You want to know my initial thoughts after reading it?  I miss the miraculous in my life.  I realized that I have clung to my pregnancies so firmly because they have been such a living testament to the MIRACLES that God has done in my life.  I miss the pregnancy, not simply because I miss that baby that I will not meet but I miss the tangible example of the miraculous in my life.

Hey guys, guess what I realized this morning!?  I have two living, breathing, daily reminders of the miraculous in my life.  I have a husband that is a daily reminder to me of someone's capacity to love without end, even in my worst of moods.  Our home is tangible proof of God's hand over our decisions and finances.  The food on our table, the heat, air conditioning, and cars in our garage are proof of the miraculous provision from him over the past couple of years.  Even my husband's job is an answer to prayers and circled back into our path in a miraculous and unexpected way.  Are you tracking with me on this? 
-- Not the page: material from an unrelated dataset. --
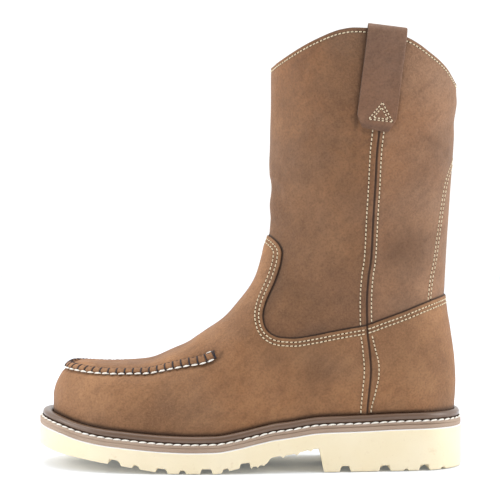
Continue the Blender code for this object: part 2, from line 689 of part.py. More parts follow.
def make_pull_loop(name, side, collection):
    """A leather strap folded over the collar, standing a little off it at the top."""
    outside = surface_tree(upper_grid(SECTION_COUNT, AROUND_COUNT, LAYER))
    inside = surface_tree(upper_grid(CAVITY_SECTION_COUNT, CAVITY_AROUND_COUNT, -SHAFT_WALL))
    across = np.linspace(-0.5, 0.5, LOOP_ACROSS_COUNT)
    crest_base = COLLAR_HEIGHT + LOOP_RISE - LOOP_THICKNESS - LOOP_CREST
    bottom = COLLAR_HEIGHT - LOOP_DROP
    outer_z = np.linspace(bottom, crest_base, LOOP_OUTER_COUNT)
    inner_z = np.linspace(crest_base, COLLAR_HEIGHT - LOOP_INNER_DROP, LOOP_INNER_COUNT)

    def wall(tree, x, z, start):
        """Distance from the middle plane to the surface, sought from start toward or away from it."""
        hit = tree.ray_cast(Vector((x, start, z)), Vector((0, side if start == 0 else -side, 0)))[0]
        return abs(hit.y)

    def centre_x(z):
        return LOOP_PLACE * LENGTH + LOOP_LEAN * (z - COLLAR_HEIGHT)

    def standoff(z):
        share = min(max((z - (crest_base + bottom) / 2) / (LOOP_DROP * LOOP_LIFT_SHARE), 0.0), 1.0)
        return GAP + LOOP_STANDOFF * share * share * (3 - 2 * share)

    rows = []
    for q in across:
        line = []
        tilt = -LOOP_LEAN * q * LOOP_WIDTH
        for z in outer_z:
            widening = min(1.0, (z - bottom) / LOOP_CORNER)
            width = LOOP_WIDTH * (LOOP_TIP_SHARE + (1 - LOOP_TIP_SHARE) * widening)
            x = centre_x(z) + q * width
            line.append((x, wall(outside, x, z + tilt, LENGTH * side) + standoff(z), z + tilt))
        x = centre_x(crest_base) + q * LOOP_WIDTH
        far = line[-1][1]
        near = wall(inside, x, crest_base + tilt, 0) - standoff(crest_base)
        for turn in np.linspace(0, math.pi, LOOP_CREST_COUNT)[1:-1]:
            z = crest_base + LOOP_CREST * math.sin(turn)
            y = (far + near) / 2 + (far - near) / 2 * math.cos(turn)
            line.append((centre_x(z) + q * LOOP_WIDTH, y, z + tilt))
        for z in inner_z:
            x = centre_x(z) + q * LOOP_WIDTH
            line.append((x, wall(inside, x, z + tilt, 0) - standoff(z), z + tilt))
        rows.append(line)
    near_face = np.array(rows)
    ahead = np.gradient(near_face, axis=1)
    outward = np.zeros_like(near_face)
    outward[..., 1] = ahead[..., 2]
    outward[..., 2] = -ahead[..., 1]
    outward /= np.linalg.norm(outward, axis=2, keepdims=True)
    far_face = near_face + outward * LOOP_THICKNESS
    points = np.concatenate([near_face.reshape(-1, 3), far_face.reshape(-1, 3)])
    points[:, 1] *= side
    wide, long = near_face.shape[:2]
    shift = wide * long
    faces = []
    for i in range(wide - 1):
        for j in range(long - 1):
            quad = [i * long + j, i * long + j + 1, (i + 1) * long + j + 1, (i + 1) * long + j]
            faces.append(quad)
            faces.append([shift + corner for corner in quad])
    rim = [*range(long), *[i * long + long - 1 for i in range(1, wide)]]
    rim += [(wide - 1) * long + j for j in range(long - 2, -1, -1)]
    rim += [i * long for i in range(wide - 2, 0, -1)]
    for here, there in zip(rim, rim[1:] + rim[:1]):
        faces.append([here, there, shift + there, shift + here])
    return mesh_object(name, points, faces, collection)


def build():
    start_clean()
    boot = collection_named("work_boot")
    cutters = collection_named("cutters")
    leather = plain_material("tan_leather", (0.32, 0.165, 0.089), 0.7)
    strap_leather = plain_material("brown_leather", (0.22, 0.12, 0.07), 0.7)
    rubber = plain_material("cream_rubber", (0.93, 0.85, 0.62), 0.6)
    mid_rubber = plain_material("taupe_midsole", (0.42, 0.32, 0.23), 0.6)
    welt_rubber = plain_material("taupe_welt", (0.2, 0.14, 0.1), 0.45)
    footbed = plain_material("footbed", (0.18, 0.15, 0.12), 0.9)
    feather = closed_outline(outline_at(FEATHER_LEVEL, LAYER), OUTLINE_POINT_COUNT)
    finish(make_outsole(feather, boot, cutters), rubber)
    finish(make_midsole(feather, boot), mid_rubber)
    finish(make_welt(feather, boot), welt_rubber)
    finish(make_insole(boot), footbed)
    finish(make_upper(boot, cutters), leather)
    finish(make_pull_loop("pull_loop_outer", -1, boot), strap_leather)
    finish(make_pull_loop("pull_loop_inner", 1, boot), strap_leather)


build()
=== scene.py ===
# %% [markdown]
# # A pull-on leather work boot
# The boot is a tall leather shaft with a scalloped collar, two pull straps, a vamp and a counter sewn over
# the shaft, a gathered seam round the toe, and a stitched welt on a cream moulded sole with a heel.
# The construction model gives its size and its main solids. This script builds the surface that a person
# sees on top of that frame: panels with cut edges, thread, creases, nap, soft rubber and studio light.
# Sizes are worked out in millimetres, with X from toe to heel, Y across and Z up, and turned to metres
# when a mesh is made.

import math

import bpy
import numpy as np
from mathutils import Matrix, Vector
from mathutils.bvhtree import BVHTree
from mathutils.kdtree import KDTree


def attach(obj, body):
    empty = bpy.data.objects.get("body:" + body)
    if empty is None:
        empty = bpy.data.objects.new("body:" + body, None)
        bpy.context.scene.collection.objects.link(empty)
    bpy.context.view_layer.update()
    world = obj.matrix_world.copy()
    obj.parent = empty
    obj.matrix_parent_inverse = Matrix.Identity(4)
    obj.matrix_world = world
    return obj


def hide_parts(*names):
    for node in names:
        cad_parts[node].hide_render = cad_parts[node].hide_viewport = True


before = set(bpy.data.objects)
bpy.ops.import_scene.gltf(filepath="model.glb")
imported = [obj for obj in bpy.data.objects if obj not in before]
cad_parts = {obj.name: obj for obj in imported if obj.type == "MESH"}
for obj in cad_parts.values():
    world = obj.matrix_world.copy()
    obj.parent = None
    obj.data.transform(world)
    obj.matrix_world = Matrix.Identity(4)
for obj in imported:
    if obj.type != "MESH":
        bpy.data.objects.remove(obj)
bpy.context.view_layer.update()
MM = 0.001

# %% [markdown]
# ## Curves through a few measured rows
# A boot has no straight lines, but a few measured places describe it well. The values between the rows can
# be found with a Bezier curve, with a fitted spline, or with a monotone cubic. The monotone cubic is used:
# it never swings past the measured rows, so a heel or a collar keeps its measured height.

# %% Curve helpers
def smooth_through(at, rows_at, rows_value):
    """Values at the places asked, on a smooth curve through the rows that never swings past them."""
    x, y = np.asarray(rows_at, float), np.asarray(rows_value, float)
    step = np.diff(x)
    rise = np.diff(y) / step
    same = rise[1:] * rise[:-1] > 0
    w1, w2 = 2 * step[1:] + step[:-1], step[1:] + 2 * step[:-1]
    before, after = np.where(same, rise[:-1], 1.0), np.where(same, rise[1:], 1.0)
    slope = np.concatenate([[rise[0]], np.where(same, (w1 + w2) / (w1 / before + w2 / after), 0.0), [rise[-1]]])
    at = np.clip(np.asarray(at, float), x[0], x[-1])
    i = np.clip(np.searchsorted(x, at, side="right") - 1, 0, len(step) - 1)
    t, h = (at - x[i]) / step[i], step[i]
    start = y[i] * (1 + 2 * t) * (1 - t) ** 2 + h * slope[i] * t * (1 - t) ** 2
    return start + y[i + 1] * t * t * (3 - 2 * t) + h * slope[i + 1] * t * t * (t - 1)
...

What I realized this morning is that I don't need a human growing inside of me to see God's hand and covering over my family's life.  My pregnancies are not the only miracles I've ever experienced.  Yes, they were some of the biggest and most apparent but they aren't the only.  I just need to open my eyes to the goodness surrounding me.  The miraculous is always around - if you open your eyes to see it.

Today I am grateful that the Lord took me to a place in His word that reminded me that miracles don't always come in the ways that we comprehend but that the miraculous and God's presence are there in the subtleties of life.

Being able to write this week feels like being able to actually breathe again. I'm so grateful for the subtle grace of God showing up in times of extreme weakness.  Can you feel it today?  Can you see the miracles?  There can be strength found in the subtleties of your life.  Look for it.  The miraculous is there, I promise.